Built on a basic blues structure with an unusual arrangement, the song was recorded at the Astral Weeks sessions on September 25, 1968 at Century Sound Studio with Lewis Merenstein as producer. The strings and harpsichord were overdubbed a month later.
Calling it the central song of the album, Allmusic described it as "a chamber-music hybrid of folk-blues, jazz, and classical music, and over it Morrison sings a meditative memory lyric about his adolescence in Belfast, Northern Ireland." On the Astral Weeks recording, Morrison's vocals are backed by his acoustic guitar, Richard Davis on acoustic bass, along with flute, harpsichord and strings.

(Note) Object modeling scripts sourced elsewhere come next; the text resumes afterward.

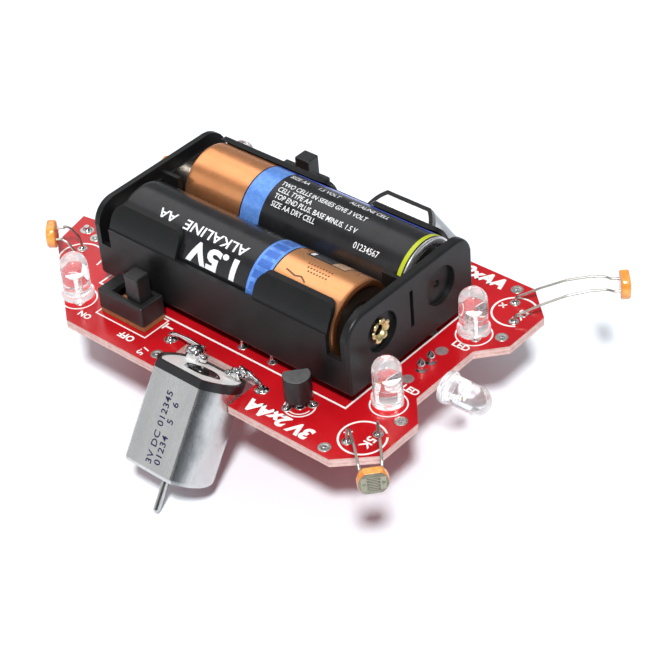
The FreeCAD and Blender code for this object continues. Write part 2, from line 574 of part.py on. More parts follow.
# ---------------------------------------------------------------- rear skid
zc = GROUND + SKID_R
skid = tube([(SKID_X, SKID_HALF, 0.9), (SKID_X, SKID_HALF, zc + 3.0), (SKID_X + 4.5, SKID_HALF - 2.4, zc),
             (SKID_X + 4.5, -SKID_HALF + 2.4, zc), (SKID_X, -SKID_HALF, zc + 3.0), (SKID_X, -SKID_HALF, 0.9)],
            SKID_R, 2.2)
put("rear_skid", skid)
for side in (-1, 1):
    through(SKID_X, side * SKID_HALF, SKID_R, True, True)

# ---------------------------------------------------------------- board
full = PCB_OUTLINE + [(x, -y) for x, y in reversed(PCB_OUTLINE) if y > 0]
board = prism(full, -PCB_T, 0)
cuts = []
for x, y in SPARE_HOLES:
    for side in (-1, 1):
        cuts.append(cyl(SPARE_HOLE_R, PCB_T + 2, V(x, side * y, -PCB_T - 1)))
for x, y, r in lead_holes:
    cuts.append(cyl(r + LEAD_CLEAR, PCB_T + 2, V(x, y, -PCB_T - 1)))
board = board.cut(Part.makeCompound(cuts))
put("circuit_board", board)

# ---------------------------------------------------------------- solder
all_leads = ["supply_wires", "motor_right_wires", "motor_left_wires", "switch_right_pins", "switch_left_pins",
             "lamp_leads", "sensor_leads", "transistor_legs", "resistor_leads", "rear_skid"]
lead_solids = [s for n in all_leads for s in nodes[n].Solids]


def joint(x, y, r, z, up):
    h = 1.05
    d = 1 if up else -1
    cone = Part.makeCone(r + 0.62, r + 0.12, h, V(x, y, z), V(0, 0, d))
    for s in lead_solids:
        b = s.BoundBox
        if b.XMin - 2 < x < b.XMax + 2 and b.YMin - 2 < y < b.YMax + 2:
            cone = cone.cut(s)
    return max(cone.Solids, key=lambda q: q.Volume)


sold = [joint(x, y, r, -PCB_T, False) for x, y, r in solder_low]
sold += [joint(x, y, r, 0, True) for x, y, r in solder_top]
put("solder_joints", group(sold))

# ---------------------------------------------------------------- placing and writing
bb = FreeCAD.BoundBox()
for s in nodes.values():
    bb.add(s.BoundBox)
opt = Part.makeCompound(list(nodes.values())).optimalBoundingBox(True, False)
X0 = -(opt.XMin + opt.XMax) / 2
Z0 = -opt.ZMin
print("box in the board frame", opt, "shift", round(X0, 4), round(Z0, 4), "ground", GROUND)
print("tip", TIP, "nodes", len(nodes))
for name, s in nodes.items():
    t = s.copy()
    t.translate(V(X0, 0, Z0))
    bad = [q for q in t.Solids if not q.isValid() or q.Volume <= 0]
    if bad or not t.Solids or not t.isValid():
        print("PROBLEM", name, len(t.Solids), "solids,", len(bad), "bad, valid", t.isValid())
    shape = t.Solids[0] if len(t.Solids) == 1 else Part.makeCompound(t.Solids)
    shape.exportStep("parts/" + name + ".step")
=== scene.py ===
import bpy, bmesh, math, random
from mathutils import Matrix, Vector


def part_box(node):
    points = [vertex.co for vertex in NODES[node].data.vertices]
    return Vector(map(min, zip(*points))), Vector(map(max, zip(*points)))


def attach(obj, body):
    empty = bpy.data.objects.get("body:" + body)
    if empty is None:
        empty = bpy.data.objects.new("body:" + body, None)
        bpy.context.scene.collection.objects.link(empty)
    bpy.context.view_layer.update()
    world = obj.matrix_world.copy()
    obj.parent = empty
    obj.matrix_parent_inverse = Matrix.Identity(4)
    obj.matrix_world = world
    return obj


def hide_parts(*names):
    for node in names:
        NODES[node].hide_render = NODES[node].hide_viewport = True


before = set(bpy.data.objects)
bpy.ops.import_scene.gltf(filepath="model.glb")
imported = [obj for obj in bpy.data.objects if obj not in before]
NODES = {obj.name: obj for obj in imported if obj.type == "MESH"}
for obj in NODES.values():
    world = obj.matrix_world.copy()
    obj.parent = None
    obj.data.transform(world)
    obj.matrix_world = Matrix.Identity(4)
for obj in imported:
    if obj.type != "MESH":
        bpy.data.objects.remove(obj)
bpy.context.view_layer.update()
_lo, _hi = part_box("circuit_board")
X0 = _lo[0] * 1000 + 60.2          # board drawing frame (mm, top of the board at z = 0) to the row frame
Z0 = _hi[2] * 1000
pi = math.pi


def W(p):
    return ((p[0] + X0) * 0.001, p[1] * 0.001, (p[2] + Z0) * 0.001)


# ------------------------------------------------------------------ camera, floor, light
R0 = (0.7526805, 0.6546886, -0.0696773)
R1 = (0.3657066, -0.5037381, -0.7826280)
R2 = (-0.5474767, 0.5635874, -0.6185778)
CP = W((184.4697, -192.7646, 209.1060))
cam = bpy.data.cameras.new("camera")
camo = bpy.data.objects.new("camera", cam)
bpy.context.scene.collection.objects.link(camo)
camo.matrix_world = Matrix(((R0[0], -R1[0], -R2[0], CP[0]), (R0[1], -R1[1], -R2[1], CP[1]),
                            (R0[2], -R1[2], -R2[2], CP[2]), (0, 0, 0, 1)))
cam.sensor_width = 36
cam.lens = 1994.465 * 36 / 660
cam.clip_start, cam.clip_end = 0.01, 20
bpy.context.scene.camera = camo
bpy.context.scene.view_settings.view_transform = "Standard"
bpy.context.scene.view_settings.look = "None"


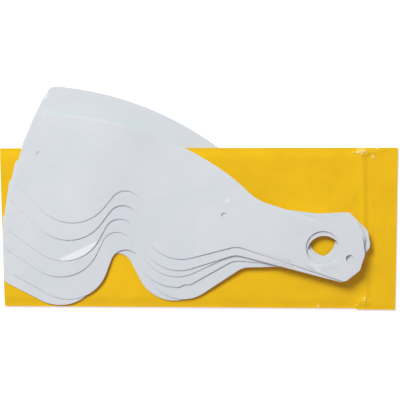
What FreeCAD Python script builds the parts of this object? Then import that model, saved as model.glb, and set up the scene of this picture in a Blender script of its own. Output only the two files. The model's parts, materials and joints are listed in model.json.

According to Roy Kane, who grew up with Morrison in Belfast, Cyprus Avenue "...was the street that we would all aspire to — the other side of the tracks ... the Beersbridge Road had the railway line cut across it; and our side of it was one side of the tracks and Cyprus Avenue was the other... there was an Italian shop up in Ballyhackamore, that's where all the young ones used to go of a Sunday... we used to walk up to the Sky Beam for an ice cream or a cup of mushy peas and vinegar... We used to take a short cut up Cyprus Avenue..."
Morrison told biographer Ritchie Yorke that along with "Madame George" (which also references Cyprus Avenue) the song came to him in "a stream of consciousness thing", "Both those songs just came right out. I didn't even think about what I was writing."